SHORT PROBLEM:
Which lines hold the word "axes"? Show each of them.

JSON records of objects
■ ■ ■ ■
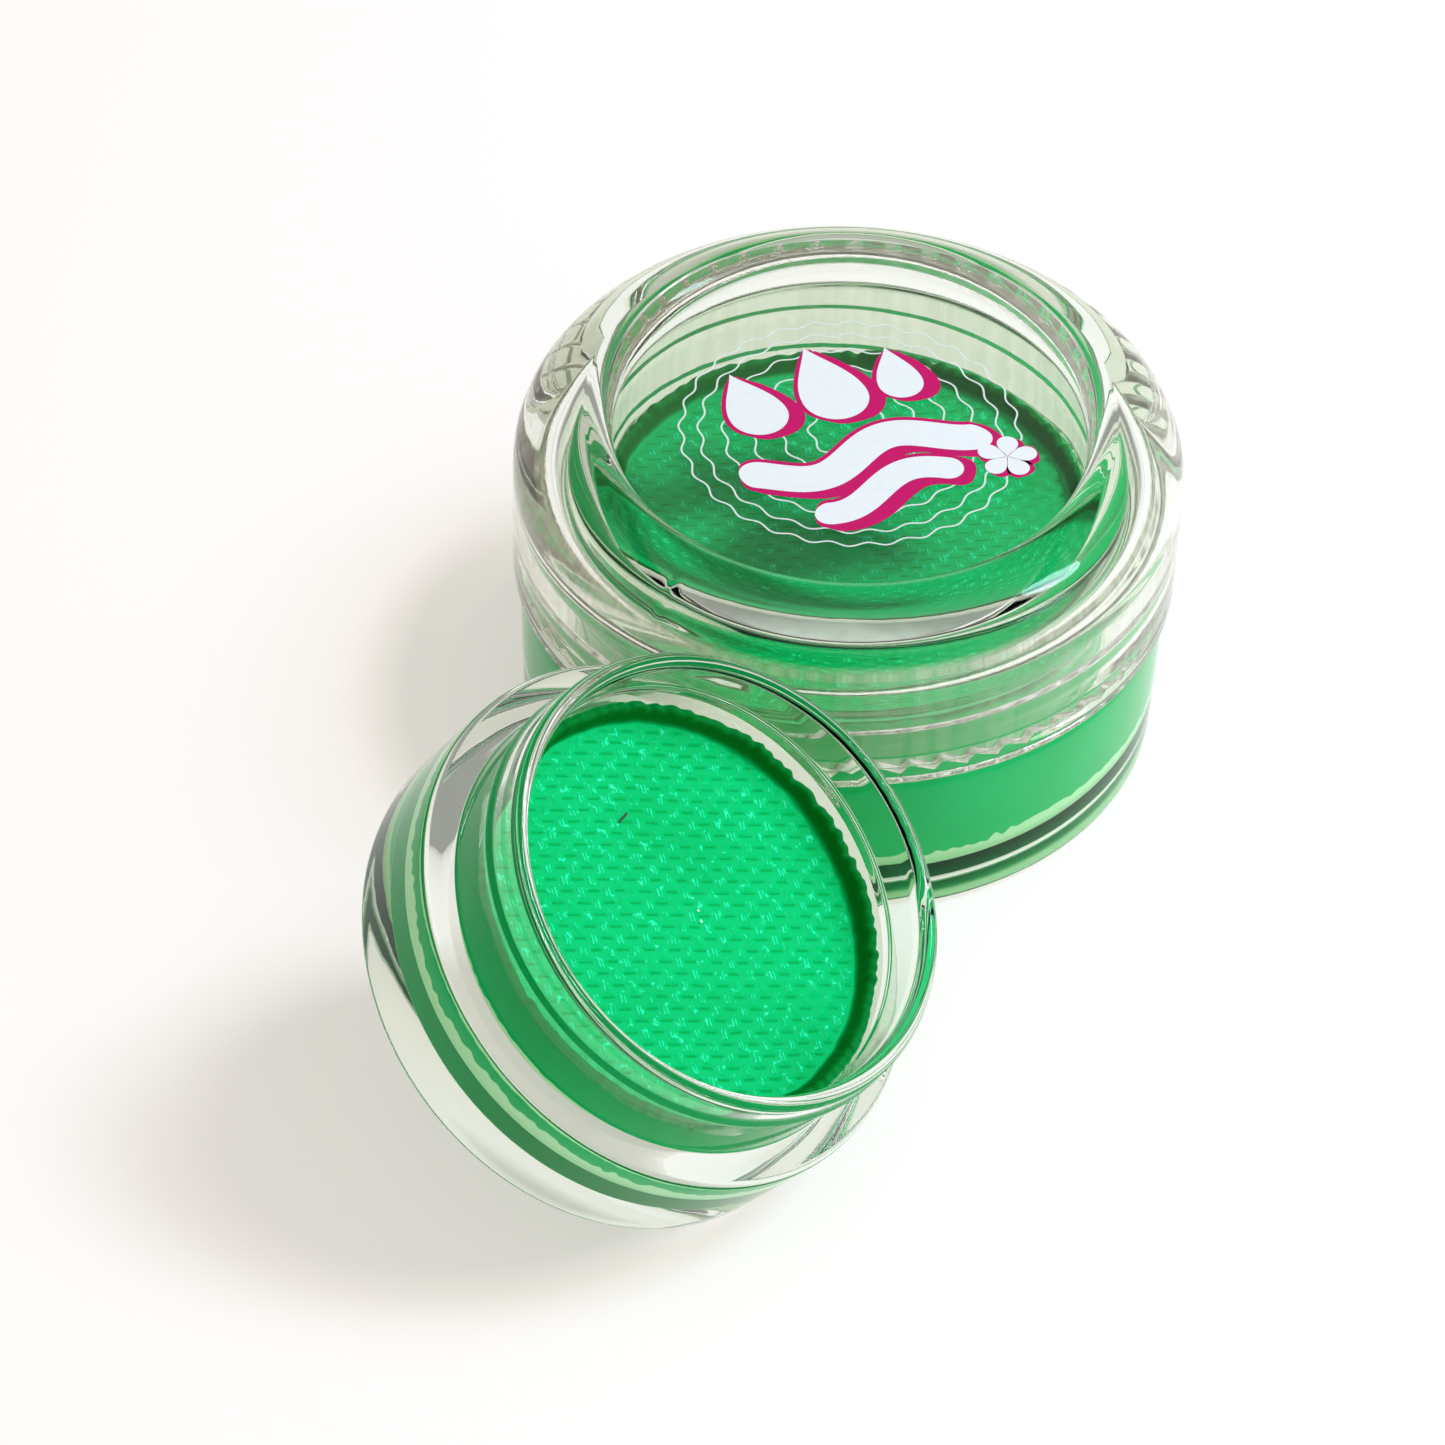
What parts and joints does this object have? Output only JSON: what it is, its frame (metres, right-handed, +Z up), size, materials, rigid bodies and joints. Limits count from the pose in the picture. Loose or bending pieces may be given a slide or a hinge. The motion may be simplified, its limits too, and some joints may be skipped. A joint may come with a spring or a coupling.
{
  "type": "screw-lid paint pots",
  "caption": "Clear screw-lid pots of pressed green water-activated paint: a closed large pot with an open small one leaning on its lid.",
  "frame": {"origin": "middle of the large pot's base, on the surface that the pots stand on", "axes": "+Z up along the large pot's axis; -Y towards the small pot's side of the group; +X to the right when the small pot is in front"},
  "size_m": [0.0455, 0.0686, 0.0273],
  "materials": {
    "clear_plastic": "clear, polished mould finish",
    "pressed_paint": "waxy satin, pressed with a woven relief",
    "label_film": "clear gloss film with an opaque print"
  },
  "bodies": {
    "large_pot": {"large_jar": "clear_plastic", "large_paint": "pressed_paint"},
    "label": {"lid_label": "label_film"},
    "lid": {"large_lid": "clear_plastic"},
    "small_pot": {"small_jar": "clear_plastic", "small_paint": "pressed_paint"}
  },
  "joints": [
    {"name": "lid_lift", "type": "slide", "parent": "large_pot", "child": "label", "axis": [0, 0, 1], "range_m": [0, 0.009]},
    {"name": "lid_turn", "type": "hinge", "parent": "label", "child": "lid", "pos_m": [0, 0, 0.015], "axis": [0, 0, 1], "range_deg": [0, 1080]},
    {"name": "small_pot_lift", "type": "slide", "parent": "large_pot", "child": "small_pot", "axis": [0, 0, 1], "range_m": [0, 0.025]}
  ],
  "couplings": [
    {"joint": "lid_lift", "follows": "lid_turn", "m_per_rad": 0.00047746}
  ]
}
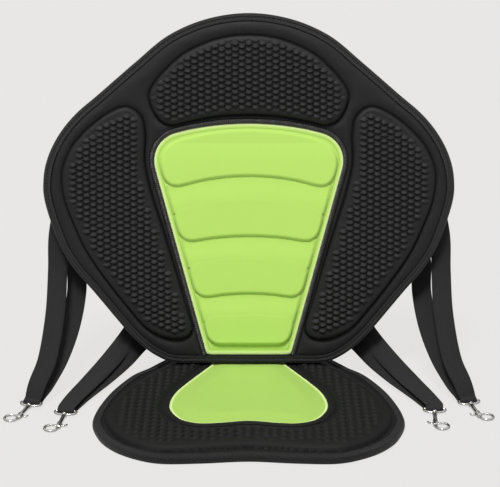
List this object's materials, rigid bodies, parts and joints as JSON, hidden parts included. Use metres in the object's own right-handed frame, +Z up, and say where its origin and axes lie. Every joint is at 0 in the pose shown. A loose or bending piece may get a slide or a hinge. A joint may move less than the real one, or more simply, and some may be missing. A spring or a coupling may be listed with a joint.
{
  "type": "kayak seat",
  "caption": "Padded kayak seat with a reclined shield-shaped backrest, lime centre inserts, webbing straps and swivel snap hooks.",
  "frame": {"origin": "on the floor, at the seat pad's flat underside, on the centre line under the backrest's lower front edge", "axes": "+X to the right as seen from the front, across the widest extent; the seat faces -Y; +Z up"},
  "size_m": [0.5978, 0.3819, 0.4551],
  "materials": {
    "black_fabric": "matte embossed cloth over foam",
    "lime_fabric": "matte smooth cloth over foam",
    "black_trim": "woven binding tape and braided piping",
    "black_webbing": "woven webbing",
    "grey_foam": "closed-cell foam",
    "stiffener_sheet": "plain sheet",
    "nickel_plate": "bright nickel plate",
    "spring_steel": "plain wire"
  },
  "bodies": {
    "seat_and_straps": {"back_front_panel": "black_fabric", "back_center_insert": "lime_fabric", "back_insert_piping": "black_trim", "back_foam_core": "grey_foam", "back_stiffener": "stiffener_sheet", "back_rear_cover": "black_fabric", "back_edge_binding": "black_trim", "seat_top_panel": "black_fabric", "seat_center_insert": "lime_fabric", "seat_insert_piping": "black_trim", "seat_foam_core": "grey_foam", "seat_base_cover": "black_fabric", "seat_edge_binding": "black_trim", "hinge_strip": "black_trim", "upper_left_webbing": "black_webbing", "upper_left_anchor_patch": "black_webbing", "upper_left_slider_tab": "black_webbing", "upper_left_slider": "nickel_plate", "upper_left_swivel_eye": "nickel_plate", "upper_right_webbing": "black_webbing", "upper_right_anchor_patch": "black_webbing", "upper_right_slider_tab": "black_webbing", "upper_right_slider": "nickel_plate", "upper_right_swivel_eye": "nickel_plate", "lower_left_webbing": "black_webbing", "lower_left_anchor_patch": "black_webbing", "lower_left_slider_tab": "black_webbing", "lower_left_slider": "nickel_plate", "lower_left_swivel_eye": "nickel_plate", "lower_right_webbing": "black_webbing", "lower_right_anchor_patch": "black_webbing", "lower_right_slider_tab": "black_webbing", "lower_right_slider": "nickel_plate", "lower_right_swivel_eye": "nickel_plate"},
    "upper_left_hook": {"upper_left_snap_hook": "nickel_plate", "upper_left_gate_pin": "spring_steel", "upper_left_gate_spring": "spring_steel"},
    "upper_left_gate_lever": {"upper_left_gate": "nickel_plate"},
    "upper_right_hook": {"upper_right_snap_hook": "nickel_plate", "upper_right_gate_pin": "spring_steel", "upper_right_gate_spring": "spring_steel"},
    "upper_right_gate_lever": {"upper_right_gate": "nickel_plate"},
    "lower_left_hook": {"lower_left_snap_hook": "nickel_plate", "lower_left_gate_pin": "spring_steel", "lower_left_gate_spring": "spring_steel"},
    "lower_left_gate_lever": {"lower_left_gate": "nickel_plate"},
    "lower_right_hook": {"lower_right_snap_hook": "nickel_plate", "lower_right_gate_pin": "spring_steel", "lower_right_gate_spring": "spring_steel"},
    "lower_right_gate_lever": {"lower_right_gate": "nickel_plate"}
  },
  "joints": [
    {"name": "upper_left_swivel", "type": "hinge", "parent": "seat_and_straps", "child": "upper_left_hook", "pos_m": [-0.27103, -0.09883, 0.00435], "axis": [-0.2753, -0.9601, -0.0489], "continuous": true},
    {"name": "upper_left_gate_pivot", "type": "hinge", "parent": "upper_left_hook", "child": "upper_left_gate_lever", "pos_m": [-0.27899, -0.12658, 0.00294], "axis": [-0.0135, -0.047, 0.9988], "range_deg": [0, 38], "stiffness_Nm_per_rad": 0.02, "springref_deg": -20.05},
    {"name": "upper_right_swivel", "type": "hinge", "parent": "seat_and_straps", "child": "upper_right_hook", "pos_m": [0.27441, -0.09399, 0.00435], "axis": [0.2077, -0.977, -0.0488], "continuous": true},
    {"name": "upper_right_gate_pivot", "type": "hinge", "parent": "upper_right_hook", "child": "upper_right_gate_lever", "pos_m": [0.28041, -0.12222, 0.00294], "axis": [-0.0102, 0.0478, -0.9988], "range_deg": [0, 38], "stiffness_Nm_per_rad": 0.02, "springref_deg": -20.05},
    {"name": "lower_left_swivel", "type": "hinge", "parent": "seat_and_straps", "child": "lower_left_hook", "pos_m": [-0.22462, -0.12612, 0.00435], "axis": [-0.1217, -0.9914, -0.0489], "continuous": true},
    {"name": "lower_left_gate_pivot", "type": "hinge", "parent": "lower_left_hook", "child": "lower_left_gate_lever", "pos_m": [-0.22814, -0.15477, 0.00294], "axis": [-0.006, -0.0485, 0.9988], "range_deg": [0, 38], "stiffness_Nm_per_rad": 0.02, "springref_deg": -20.05},
    {"name": "lower_right_swivel", "type": "hinge", "parent": "seat_and_straps", "child": "lower_right_hook", "pos_m": [0.22736, -0.11917, 0.00435], "axis": [-0.0697, -0.9964, -0.0489], "continuous": true},
    {"name": "lower_right_gate_pivot", "type": "hinge", "parent": "lower_right_hook", "child": "lower_right_gate_lever", "pos_m": [0.22534, -0.14796, 0.00294], "axis": [0.0034, 0.0487, -0.9988], "range_deg": [0, 38], "stiffness_Nm_per_rad": 0.02, "springref_deg": -20.05}
  ]
}
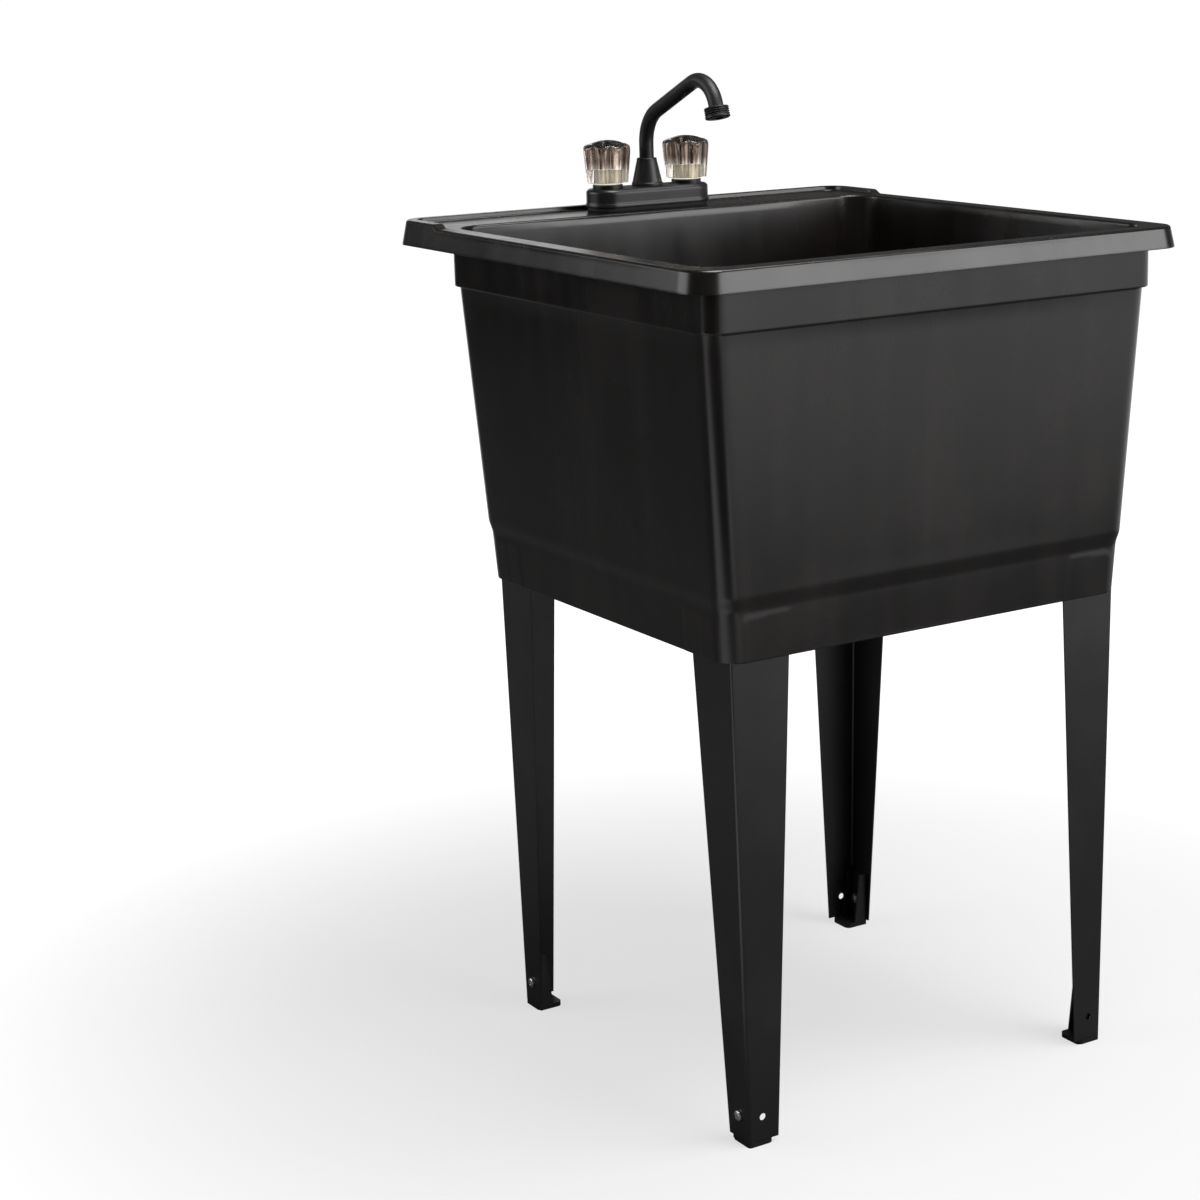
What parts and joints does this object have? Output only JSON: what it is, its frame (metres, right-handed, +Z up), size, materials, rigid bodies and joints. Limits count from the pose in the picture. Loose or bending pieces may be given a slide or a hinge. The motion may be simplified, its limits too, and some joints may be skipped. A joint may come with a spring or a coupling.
{
  "type": "utility laundry sink",
  "caption": "Free-standing laundry sink: deep tapered tub on splayed angle legs, with a two-knob swing-spout tap and a strainer drain.",
  "frame": {"origin": "on the floor, under the middle of the rim's outline", "axes": "+Z up, -Y the front where a person stands, +Y the tap deck, +X to the right of a person facing the sink"},
  "size_m": [0.581, 0.597, 1.0133],
  "materials": {
    "tub_plastic": "satin black moulded thermoplastic",
    "leg_coat": "satin black powder coat on steel",
    "foot_plastic": "matte black moulded plastic",
    "zinc": "bright zinc plate",
    "stainless": "polished stainless steel",
    "rubber": "matte black rubber",
    "fibre_washer": "pale friction washer",
    "drain_plastic": "black moulded plastic",
    "tap_gasket": "matte black deck gasket",
    "tap_black": "satin black moulded body",
    "spout_black": "satin black coated tube",
    "locknut_plastic": "pale moulded plastic",
    "brass": "machined brass",
    "insert_cream": "cream moulded insert",
    "knob_acrylic": "clear smoke-brown acrylic"
  },
  "bodies": {
    "root": {"tub": "tub_plastic", "foot_screws": "zinc", "foot_nuts": "zinc", "drain_flange": "stainless", "drain_gasket": "rubber", "drain_washer": "fibre_washer", "drain_locknut": "drain_plastic", "tailpiece_washer": "fibre_washer", "tailpiece": "drain_plastic", "slip_nut": "drain_plastic", "tap_gasket": "tap_gasket", "tap_body": "tap_black", "shank_washers": "zinc", "shank_locknuts": "locknut_plastic", "spout_nut": "tap_black", "spout_ring": "rubber", "leg_front_left": "leg_coat", "leg_front_right": "leg_coat", "leg_back_left": "leg_coat", "leg_back_right": "leg_coat", "hot_shank": "brass", "hot_collar": "tap_black", "cold_shank": "brass", "cold_collar": "tap_black"},
    "hot_handle": {"hot_knob": "knob_acrylic", "hot_knob_insert": "insert_cream", "hot_stem": "brass", "hot_knob_screw": "zinc", "hot_knob_cap": "knob_acrylic"},
    "cold_handle": {"cold_knob": "knob_acrylic", "cold_knob_insert": "insert_cream", "cold_stem": "brass", "cold_knob_screw": "zinc", "cold_knob_cap": "knob_acrylic"},
    "swing_spout": {"spout": "spout_black", "hose_outlet": "spout_black"},
    "stopper": {"drain_stopper": "rubber"},
    "foot_front_left": {"foot_front_left": "foot_plastic"},
    "foot_front_right": {"foot_front_right": "foot_plastic"},
    "foot_back_left": {"foot_back_left": "foot_plastic"},
    "foot_back_right": {"foot_back_right": "foot_plastic"}
  },
  "joints": [
    {"name": "hot_knob_turn", "type": "hinge", "parent": "root", "child": "hot_handle", "pos_m": [-0.0508, 0.251, 0.8885], "axis": [0, 0, 1], "range_deg": [0, 180]},
    {"name": "cold_knob_turn", "type": "hinge", "parent": "root", "child": "cold_handle", "pos_m": [0.0508, 0.251, 0.8885], "axis": [0, 0, 1], "range_deg": [-180, 0]},
    {"name": "spout_swivel", "type": "hinge", "parent": "root", "child": "swing_spout", "pos_m": [0, 0.251, 0.8885], "axis": [0, 0, 1], "continuous": true},
    {"name": "stopper_lift", "type": "slide", "parent": "root", "child": "stopper", "axis": [0, 0, 1], "range_m": [0, 0.06]},
    {"name": "level_front_left", "type": "slide", "parent": "root", "child": "foot_front_left", "axis": [0.0208, -0.002, -0.9998], "range_m": [0, 0.012]},
    {"name": "level_front_right", "type": "slide", "parent": "root", "child": "foot_front_right", "axis": [-0.0208, -0.002, -0.9998], "range_m": [0, 0.012]},
    {"name": "level_back_left", "type": "slide", "parent": "root", "child": "foot_back_left", "axis": [0.0208, -0.0033, -0.9998], "range_m": [0, 0.012]},
    {"name": "level_back_right", "type": "slide", "parent": "root", "child": "foot_back_right", "axis": [-0.0208, -0.0033, -0.9998], "range_m": [0, 0.012]}
  ]
}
■ ■ ■ ■
WRITTEN SOLUTION:
  "frame": {"origin": "middle of the large pot's base, on the surface that the pots stand on", "axes": "+Z up along the large pot's axis; -Y towards the small pot's side of the group; +X to the right when the small pot is in front"},
List this object's materials, rigid bodies, parts and joints as JSON, hidden parts included. Use metres in the object's own right-handed frame, +Z up, and say where its origin and axes lie. Every joint is at 0 in the pose shown. A loose or bending piece may get a slide or a hinge. A joint may move less than the real one, or more simply, and some may be missing. A spring or a coupling may be listed with a joint.
  "frame": {"origin": "on the floor, at the seat pad's flat underside, on the centre line under the backrest's lower front edge", "axes": "+X to the right as seen from the front, across the widest extent; the seat faces -Y; +Z up"},
  "frame": {"origin": "on the floor, under the middle of the rim's outline", "axes": "+Z up, -Y the front where a person stands, +Y the tap deck, +X to the right of a person facing the sink"},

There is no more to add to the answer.